> _Stated goal_
Reply with one number: the count of lines in the data that hold the string "scene".

> _Source data_

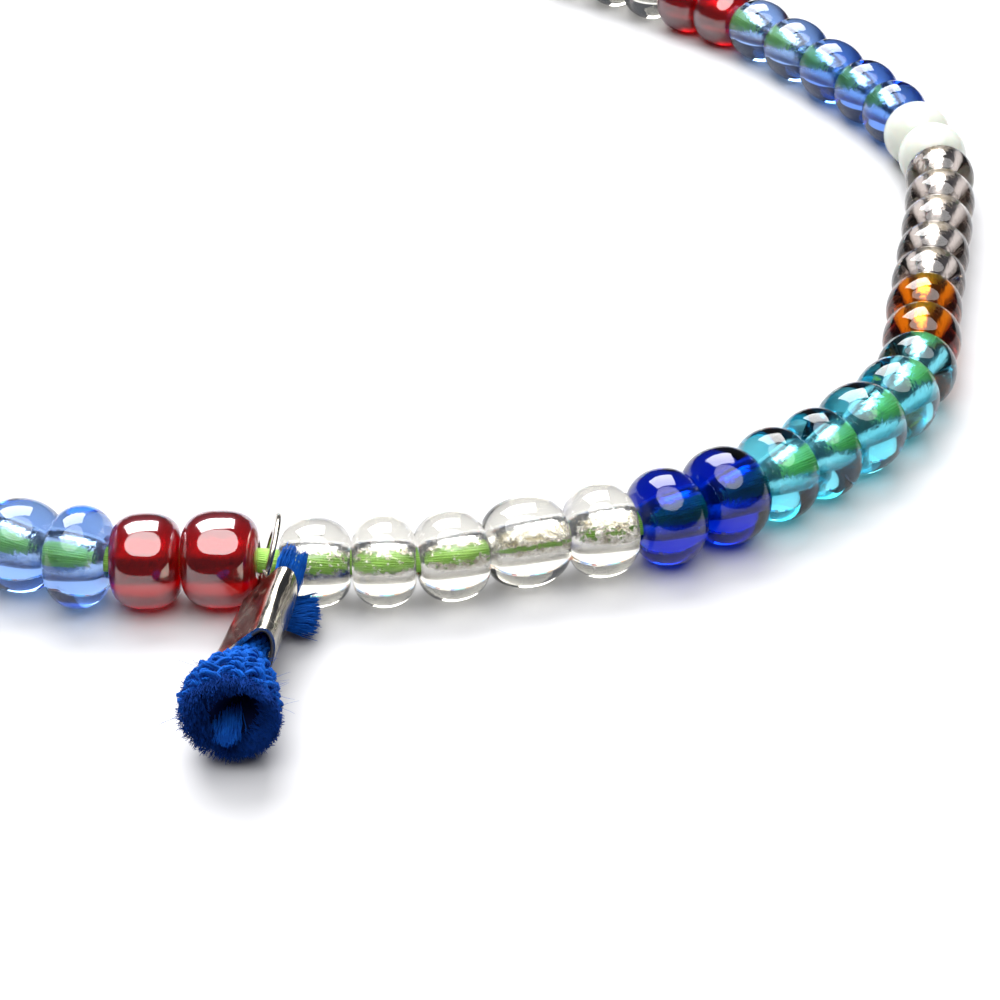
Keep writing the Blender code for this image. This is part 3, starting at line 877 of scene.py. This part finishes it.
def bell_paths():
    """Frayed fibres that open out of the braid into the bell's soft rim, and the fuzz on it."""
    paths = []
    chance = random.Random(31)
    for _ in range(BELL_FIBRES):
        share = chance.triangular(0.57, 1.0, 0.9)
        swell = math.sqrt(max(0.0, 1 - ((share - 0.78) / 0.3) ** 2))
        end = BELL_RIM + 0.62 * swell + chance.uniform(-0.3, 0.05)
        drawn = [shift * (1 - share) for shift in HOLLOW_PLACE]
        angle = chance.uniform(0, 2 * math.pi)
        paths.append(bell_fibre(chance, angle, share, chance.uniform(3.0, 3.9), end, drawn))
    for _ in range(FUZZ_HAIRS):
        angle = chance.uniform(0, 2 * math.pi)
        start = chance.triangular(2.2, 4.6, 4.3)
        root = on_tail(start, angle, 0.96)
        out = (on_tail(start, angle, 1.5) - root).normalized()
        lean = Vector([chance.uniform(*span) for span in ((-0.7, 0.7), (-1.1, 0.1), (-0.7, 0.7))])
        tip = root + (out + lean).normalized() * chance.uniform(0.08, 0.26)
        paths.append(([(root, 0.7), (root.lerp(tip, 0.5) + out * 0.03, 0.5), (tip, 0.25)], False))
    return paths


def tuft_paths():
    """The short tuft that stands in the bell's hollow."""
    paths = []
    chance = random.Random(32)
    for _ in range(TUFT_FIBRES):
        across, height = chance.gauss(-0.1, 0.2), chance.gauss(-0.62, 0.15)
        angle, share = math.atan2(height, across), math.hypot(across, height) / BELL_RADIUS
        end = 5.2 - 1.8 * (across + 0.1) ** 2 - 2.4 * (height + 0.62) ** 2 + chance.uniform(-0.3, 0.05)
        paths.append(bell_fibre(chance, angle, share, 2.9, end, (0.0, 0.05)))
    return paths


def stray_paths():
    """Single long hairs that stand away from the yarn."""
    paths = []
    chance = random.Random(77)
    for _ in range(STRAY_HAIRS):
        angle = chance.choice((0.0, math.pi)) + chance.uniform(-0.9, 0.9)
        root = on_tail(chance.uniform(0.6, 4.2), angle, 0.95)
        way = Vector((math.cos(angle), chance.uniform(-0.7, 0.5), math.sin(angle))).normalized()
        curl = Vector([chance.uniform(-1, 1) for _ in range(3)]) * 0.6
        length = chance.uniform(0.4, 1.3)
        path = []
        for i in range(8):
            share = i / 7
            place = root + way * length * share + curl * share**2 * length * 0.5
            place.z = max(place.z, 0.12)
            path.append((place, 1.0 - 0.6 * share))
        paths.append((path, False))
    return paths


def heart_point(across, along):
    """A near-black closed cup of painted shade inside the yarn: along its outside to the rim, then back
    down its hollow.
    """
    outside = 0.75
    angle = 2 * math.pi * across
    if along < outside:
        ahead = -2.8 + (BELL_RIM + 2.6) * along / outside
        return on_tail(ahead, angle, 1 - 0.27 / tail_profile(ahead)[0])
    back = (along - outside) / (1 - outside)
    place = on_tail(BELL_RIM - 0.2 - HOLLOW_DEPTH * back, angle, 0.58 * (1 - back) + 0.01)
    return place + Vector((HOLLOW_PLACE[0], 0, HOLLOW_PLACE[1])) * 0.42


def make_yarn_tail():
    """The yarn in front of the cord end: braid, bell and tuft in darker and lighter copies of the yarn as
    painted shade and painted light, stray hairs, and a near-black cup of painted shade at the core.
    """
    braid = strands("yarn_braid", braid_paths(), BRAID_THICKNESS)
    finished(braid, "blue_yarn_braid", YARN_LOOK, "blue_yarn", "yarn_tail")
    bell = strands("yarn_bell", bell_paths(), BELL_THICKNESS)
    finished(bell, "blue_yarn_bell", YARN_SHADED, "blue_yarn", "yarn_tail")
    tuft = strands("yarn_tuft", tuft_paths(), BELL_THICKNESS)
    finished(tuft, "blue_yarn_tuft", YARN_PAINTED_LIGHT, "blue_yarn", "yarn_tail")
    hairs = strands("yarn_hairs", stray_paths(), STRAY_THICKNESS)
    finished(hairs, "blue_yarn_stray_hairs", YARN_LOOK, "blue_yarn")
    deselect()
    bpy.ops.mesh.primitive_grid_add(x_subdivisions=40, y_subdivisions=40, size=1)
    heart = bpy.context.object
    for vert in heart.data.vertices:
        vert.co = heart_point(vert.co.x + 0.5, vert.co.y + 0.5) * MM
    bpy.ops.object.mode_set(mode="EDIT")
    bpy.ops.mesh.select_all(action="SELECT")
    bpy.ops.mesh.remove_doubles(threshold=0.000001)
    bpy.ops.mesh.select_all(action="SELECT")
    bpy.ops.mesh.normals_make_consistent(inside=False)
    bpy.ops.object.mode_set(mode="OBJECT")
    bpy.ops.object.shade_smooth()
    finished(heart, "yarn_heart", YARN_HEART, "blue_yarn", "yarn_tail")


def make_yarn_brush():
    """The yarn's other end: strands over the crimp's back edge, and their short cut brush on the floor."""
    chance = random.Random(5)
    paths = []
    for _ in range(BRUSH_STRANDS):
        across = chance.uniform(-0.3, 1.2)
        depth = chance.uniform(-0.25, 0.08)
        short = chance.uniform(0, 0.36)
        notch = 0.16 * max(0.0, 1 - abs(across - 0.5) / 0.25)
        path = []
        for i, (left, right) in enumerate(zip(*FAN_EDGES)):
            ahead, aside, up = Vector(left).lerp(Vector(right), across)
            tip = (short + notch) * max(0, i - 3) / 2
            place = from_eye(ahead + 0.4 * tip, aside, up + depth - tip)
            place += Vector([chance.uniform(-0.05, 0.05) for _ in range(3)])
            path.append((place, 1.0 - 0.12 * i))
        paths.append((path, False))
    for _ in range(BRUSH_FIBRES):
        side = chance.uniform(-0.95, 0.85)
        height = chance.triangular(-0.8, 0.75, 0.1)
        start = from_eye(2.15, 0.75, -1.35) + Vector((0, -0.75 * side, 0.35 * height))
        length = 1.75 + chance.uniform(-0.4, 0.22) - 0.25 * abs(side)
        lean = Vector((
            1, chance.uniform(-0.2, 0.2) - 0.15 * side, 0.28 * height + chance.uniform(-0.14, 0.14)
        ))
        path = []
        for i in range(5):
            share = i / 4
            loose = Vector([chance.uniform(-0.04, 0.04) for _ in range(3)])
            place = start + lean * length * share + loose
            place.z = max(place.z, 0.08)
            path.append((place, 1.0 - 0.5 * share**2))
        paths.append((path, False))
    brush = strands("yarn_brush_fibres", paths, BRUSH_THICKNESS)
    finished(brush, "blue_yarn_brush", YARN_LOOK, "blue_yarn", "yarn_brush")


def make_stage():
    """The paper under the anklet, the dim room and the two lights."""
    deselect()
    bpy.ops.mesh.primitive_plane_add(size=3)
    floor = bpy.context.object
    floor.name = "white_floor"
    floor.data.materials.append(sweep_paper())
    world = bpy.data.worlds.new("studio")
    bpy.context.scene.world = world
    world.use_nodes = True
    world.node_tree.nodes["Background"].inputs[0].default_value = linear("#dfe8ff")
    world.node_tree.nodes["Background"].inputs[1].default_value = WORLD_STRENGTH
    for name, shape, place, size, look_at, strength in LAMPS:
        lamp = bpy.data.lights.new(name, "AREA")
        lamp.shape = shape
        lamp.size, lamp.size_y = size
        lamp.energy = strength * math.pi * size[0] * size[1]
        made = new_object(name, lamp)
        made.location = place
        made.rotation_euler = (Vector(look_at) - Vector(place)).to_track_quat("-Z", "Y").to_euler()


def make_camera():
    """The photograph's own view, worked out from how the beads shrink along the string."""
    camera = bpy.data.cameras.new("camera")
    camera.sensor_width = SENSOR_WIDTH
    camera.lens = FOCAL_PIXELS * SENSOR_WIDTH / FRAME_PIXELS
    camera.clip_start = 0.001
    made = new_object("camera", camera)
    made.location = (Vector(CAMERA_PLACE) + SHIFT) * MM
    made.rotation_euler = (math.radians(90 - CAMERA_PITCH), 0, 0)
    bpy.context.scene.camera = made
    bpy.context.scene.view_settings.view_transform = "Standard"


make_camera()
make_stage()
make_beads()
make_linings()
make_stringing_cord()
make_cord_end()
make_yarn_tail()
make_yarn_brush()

> _Result of the task_
4